--- START OF TASK INPUT ---
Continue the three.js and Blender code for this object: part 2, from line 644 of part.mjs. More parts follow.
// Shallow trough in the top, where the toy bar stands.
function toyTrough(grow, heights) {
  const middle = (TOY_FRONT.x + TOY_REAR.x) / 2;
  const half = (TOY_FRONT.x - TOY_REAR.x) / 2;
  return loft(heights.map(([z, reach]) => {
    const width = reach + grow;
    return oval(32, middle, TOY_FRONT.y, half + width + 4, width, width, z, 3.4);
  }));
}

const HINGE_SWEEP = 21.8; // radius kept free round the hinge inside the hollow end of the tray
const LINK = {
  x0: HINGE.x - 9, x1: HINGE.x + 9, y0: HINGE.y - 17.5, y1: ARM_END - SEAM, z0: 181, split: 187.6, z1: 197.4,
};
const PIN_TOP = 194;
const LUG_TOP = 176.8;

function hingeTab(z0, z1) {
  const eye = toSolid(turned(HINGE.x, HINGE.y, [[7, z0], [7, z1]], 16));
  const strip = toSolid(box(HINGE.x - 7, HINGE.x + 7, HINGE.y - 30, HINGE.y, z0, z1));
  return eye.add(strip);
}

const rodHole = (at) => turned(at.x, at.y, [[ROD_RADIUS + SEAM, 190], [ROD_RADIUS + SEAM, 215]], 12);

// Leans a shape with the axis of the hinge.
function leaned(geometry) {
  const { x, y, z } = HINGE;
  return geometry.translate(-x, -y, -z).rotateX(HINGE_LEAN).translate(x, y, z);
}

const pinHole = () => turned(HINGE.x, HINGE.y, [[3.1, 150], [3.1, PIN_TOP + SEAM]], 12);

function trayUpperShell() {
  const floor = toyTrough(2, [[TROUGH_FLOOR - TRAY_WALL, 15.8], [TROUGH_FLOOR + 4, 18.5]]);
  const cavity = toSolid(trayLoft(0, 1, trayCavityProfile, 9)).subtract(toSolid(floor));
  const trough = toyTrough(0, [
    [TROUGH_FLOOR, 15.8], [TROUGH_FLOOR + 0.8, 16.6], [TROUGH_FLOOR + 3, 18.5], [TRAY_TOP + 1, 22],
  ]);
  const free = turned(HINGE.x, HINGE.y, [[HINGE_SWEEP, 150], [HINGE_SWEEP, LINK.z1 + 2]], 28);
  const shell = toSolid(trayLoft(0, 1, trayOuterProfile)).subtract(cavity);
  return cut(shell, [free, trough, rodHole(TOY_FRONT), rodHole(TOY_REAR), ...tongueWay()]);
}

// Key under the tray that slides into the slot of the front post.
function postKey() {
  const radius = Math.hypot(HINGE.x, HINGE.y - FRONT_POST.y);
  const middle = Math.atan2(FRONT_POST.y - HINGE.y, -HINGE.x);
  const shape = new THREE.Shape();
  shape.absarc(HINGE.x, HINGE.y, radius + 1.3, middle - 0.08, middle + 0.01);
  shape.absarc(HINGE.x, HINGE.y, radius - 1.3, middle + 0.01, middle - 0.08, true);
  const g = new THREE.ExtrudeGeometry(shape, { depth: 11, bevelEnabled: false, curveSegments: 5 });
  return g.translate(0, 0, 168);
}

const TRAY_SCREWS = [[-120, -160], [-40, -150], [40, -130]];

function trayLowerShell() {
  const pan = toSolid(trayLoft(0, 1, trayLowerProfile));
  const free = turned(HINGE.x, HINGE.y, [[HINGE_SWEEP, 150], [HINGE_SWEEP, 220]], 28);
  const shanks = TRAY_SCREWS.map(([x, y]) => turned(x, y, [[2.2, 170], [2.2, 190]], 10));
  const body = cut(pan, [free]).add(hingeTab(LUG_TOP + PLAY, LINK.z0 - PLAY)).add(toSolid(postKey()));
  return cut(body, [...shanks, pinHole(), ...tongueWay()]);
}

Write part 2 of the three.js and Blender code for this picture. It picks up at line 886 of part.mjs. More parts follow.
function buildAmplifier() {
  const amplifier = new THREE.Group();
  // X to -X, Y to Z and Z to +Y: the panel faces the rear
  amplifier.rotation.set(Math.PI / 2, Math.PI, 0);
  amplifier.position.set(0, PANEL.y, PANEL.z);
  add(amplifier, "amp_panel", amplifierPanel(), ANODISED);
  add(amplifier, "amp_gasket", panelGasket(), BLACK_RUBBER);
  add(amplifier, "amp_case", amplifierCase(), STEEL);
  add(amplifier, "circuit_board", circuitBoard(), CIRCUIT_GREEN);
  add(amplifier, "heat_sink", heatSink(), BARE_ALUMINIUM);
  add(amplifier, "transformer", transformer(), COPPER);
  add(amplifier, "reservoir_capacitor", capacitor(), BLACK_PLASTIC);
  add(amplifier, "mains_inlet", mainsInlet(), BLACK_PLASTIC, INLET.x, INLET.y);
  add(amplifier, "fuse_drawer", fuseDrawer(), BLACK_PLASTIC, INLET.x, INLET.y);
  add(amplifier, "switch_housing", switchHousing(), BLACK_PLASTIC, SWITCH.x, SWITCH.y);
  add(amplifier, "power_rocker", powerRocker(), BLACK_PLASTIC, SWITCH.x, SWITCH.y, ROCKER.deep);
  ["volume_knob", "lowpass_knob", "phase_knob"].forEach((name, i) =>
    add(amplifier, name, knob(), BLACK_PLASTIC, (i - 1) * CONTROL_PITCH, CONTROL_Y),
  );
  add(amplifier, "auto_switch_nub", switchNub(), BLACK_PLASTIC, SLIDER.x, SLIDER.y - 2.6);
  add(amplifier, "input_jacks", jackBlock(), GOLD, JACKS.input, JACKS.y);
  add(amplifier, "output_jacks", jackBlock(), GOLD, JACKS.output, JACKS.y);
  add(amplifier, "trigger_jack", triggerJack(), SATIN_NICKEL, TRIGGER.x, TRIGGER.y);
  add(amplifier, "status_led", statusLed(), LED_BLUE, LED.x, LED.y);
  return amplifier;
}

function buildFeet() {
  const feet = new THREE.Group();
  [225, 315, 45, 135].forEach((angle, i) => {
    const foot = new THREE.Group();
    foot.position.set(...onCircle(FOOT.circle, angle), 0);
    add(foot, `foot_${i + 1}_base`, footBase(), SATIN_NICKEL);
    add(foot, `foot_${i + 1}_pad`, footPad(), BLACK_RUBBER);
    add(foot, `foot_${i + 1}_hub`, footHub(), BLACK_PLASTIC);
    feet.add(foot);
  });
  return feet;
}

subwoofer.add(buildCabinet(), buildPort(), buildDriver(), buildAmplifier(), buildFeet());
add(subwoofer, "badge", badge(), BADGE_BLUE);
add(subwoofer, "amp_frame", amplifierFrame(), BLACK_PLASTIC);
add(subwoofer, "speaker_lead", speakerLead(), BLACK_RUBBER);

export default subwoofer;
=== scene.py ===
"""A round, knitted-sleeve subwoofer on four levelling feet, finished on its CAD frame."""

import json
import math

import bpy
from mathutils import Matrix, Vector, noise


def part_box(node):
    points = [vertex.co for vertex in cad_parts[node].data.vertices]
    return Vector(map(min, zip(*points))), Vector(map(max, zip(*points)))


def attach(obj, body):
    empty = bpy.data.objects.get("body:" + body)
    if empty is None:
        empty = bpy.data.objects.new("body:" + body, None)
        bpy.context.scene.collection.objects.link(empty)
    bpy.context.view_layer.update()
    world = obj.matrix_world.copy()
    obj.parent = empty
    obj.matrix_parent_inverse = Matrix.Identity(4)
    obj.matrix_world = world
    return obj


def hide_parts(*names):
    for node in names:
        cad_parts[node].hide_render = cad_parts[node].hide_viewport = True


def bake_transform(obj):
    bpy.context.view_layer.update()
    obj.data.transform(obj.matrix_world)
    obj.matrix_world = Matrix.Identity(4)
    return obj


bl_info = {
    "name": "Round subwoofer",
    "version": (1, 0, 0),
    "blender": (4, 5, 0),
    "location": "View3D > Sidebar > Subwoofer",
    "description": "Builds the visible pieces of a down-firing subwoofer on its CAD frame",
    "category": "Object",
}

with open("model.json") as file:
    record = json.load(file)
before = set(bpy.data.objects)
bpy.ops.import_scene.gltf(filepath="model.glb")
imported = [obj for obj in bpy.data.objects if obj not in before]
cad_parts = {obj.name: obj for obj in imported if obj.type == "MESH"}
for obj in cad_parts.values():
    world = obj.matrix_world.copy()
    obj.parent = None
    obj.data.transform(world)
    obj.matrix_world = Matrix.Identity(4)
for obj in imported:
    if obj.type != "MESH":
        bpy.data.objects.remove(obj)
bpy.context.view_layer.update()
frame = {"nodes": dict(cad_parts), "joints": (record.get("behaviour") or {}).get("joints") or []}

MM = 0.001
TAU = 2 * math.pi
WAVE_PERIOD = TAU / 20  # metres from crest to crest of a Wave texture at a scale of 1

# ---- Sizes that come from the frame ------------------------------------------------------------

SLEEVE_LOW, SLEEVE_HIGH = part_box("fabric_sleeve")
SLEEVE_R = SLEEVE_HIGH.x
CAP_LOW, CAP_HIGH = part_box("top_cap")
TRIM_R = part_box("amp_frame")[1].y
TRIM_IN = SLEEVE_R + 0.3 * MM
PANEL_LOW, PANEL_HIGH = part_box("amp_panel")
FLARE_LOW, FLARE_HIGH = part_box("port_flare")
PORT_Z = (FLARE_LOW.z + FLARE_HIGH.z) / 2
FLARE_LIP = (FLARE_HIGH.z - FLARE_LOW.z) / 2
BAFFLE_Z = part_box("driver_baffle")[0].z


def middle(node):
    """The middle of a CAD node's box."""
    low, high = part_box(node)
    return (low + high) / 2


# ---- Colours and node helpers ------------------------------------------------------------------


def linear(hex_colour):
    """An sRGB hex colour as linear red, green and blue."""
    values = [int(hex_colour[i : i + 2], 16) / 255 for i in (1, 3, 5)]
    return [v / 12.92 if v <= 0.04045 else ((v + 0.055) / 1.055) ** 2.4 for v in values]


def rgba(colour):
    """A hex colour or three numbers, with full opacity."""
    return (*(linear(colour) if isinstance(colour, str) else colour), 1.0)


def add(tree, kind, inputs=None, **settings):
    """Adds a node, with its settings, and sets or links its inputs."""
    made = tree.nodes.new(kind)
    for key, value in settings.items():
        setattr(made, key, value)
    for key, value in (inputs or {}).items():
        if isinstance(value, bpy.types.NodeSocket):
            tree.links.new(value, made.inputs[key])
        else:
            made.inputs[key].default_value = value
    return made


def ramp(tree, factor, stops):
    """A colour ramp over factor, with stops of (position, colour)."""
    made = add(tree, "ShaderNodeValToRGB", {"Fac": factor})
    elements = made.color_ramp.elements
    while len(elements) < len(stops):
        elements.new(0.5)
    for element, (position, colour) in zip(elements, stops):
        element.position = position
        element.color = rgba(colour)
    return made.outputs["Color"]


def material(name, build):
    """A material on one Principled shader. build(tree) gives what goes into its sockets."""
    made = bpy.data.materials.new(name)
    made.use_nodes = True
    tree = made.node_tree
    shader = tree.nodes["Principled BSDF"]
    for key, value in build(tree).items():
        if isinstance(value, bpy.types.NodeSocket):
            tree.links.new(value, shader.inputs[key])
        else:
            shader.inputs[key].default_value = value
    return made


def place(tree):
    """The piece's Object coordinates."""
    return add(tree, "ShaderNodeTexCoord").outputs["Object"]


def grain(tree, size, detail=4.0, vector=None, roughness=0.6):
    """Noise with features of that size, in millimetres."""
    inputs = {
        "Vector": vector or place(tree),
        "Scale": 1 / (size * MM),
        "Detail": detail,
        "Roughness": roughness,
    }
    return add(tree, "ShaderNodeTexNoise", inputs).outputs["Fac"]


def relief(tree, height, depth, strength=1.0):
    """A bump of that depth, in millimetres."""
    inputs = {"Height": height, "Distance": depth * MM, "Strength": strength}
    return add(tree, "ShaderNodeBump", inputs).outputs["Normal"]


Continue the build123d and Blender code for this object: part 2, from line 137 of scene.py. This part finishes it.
--- END OF TASK INPUT ---
(WORK INSTRUCTIONS) Exactly the lines above from the one with "if empty is" to the one with "imported = [obj", both included, are to be quoted; leave the rest out.

(SOLVED EXERCISE)
    if empty is None:
        empty = bpy.data.objects.new("body:" + body, None)
        bpy.context.scene.collection.objects.link(empty)
    bpy.context.view_layer.update()
    world = obj.matrix_world.copy()
    obj.parent = empty
    obj.matrix_parent_inverse = Matrix.Identity(4)
    obj.matrix_world = world
    return obj


def hide_parts(*names):
    for node in names:
        cad_parts[node].hide_render = cad_parts[node].hide_viewport = True


def bake_transform(obj):
    bpy.context.view_layer.update()
    obj.data.transform(obj.matrix_world)
    obj.matrix_world = Matrix.Identity(4)
    return obj


bl_info = {
    "name": "Round subwoofer",
    "version": (1, 0, 0),
    "blender": (4, 5, 0),
    "location": "View3D > Sidebar > Subwoofer",
    "description": "Builds the visible pieces of a down-firing subwoofer on its CAD frame",
    "category": "Object",
}

with open("model.json") as file:
    record = json.load(file)
before = set(bpy.data.objects)
bpy.ops.import_scene.gltf(filepath="model.glb")
imported = [obj for obj in bpy.data.objects if obj not in before]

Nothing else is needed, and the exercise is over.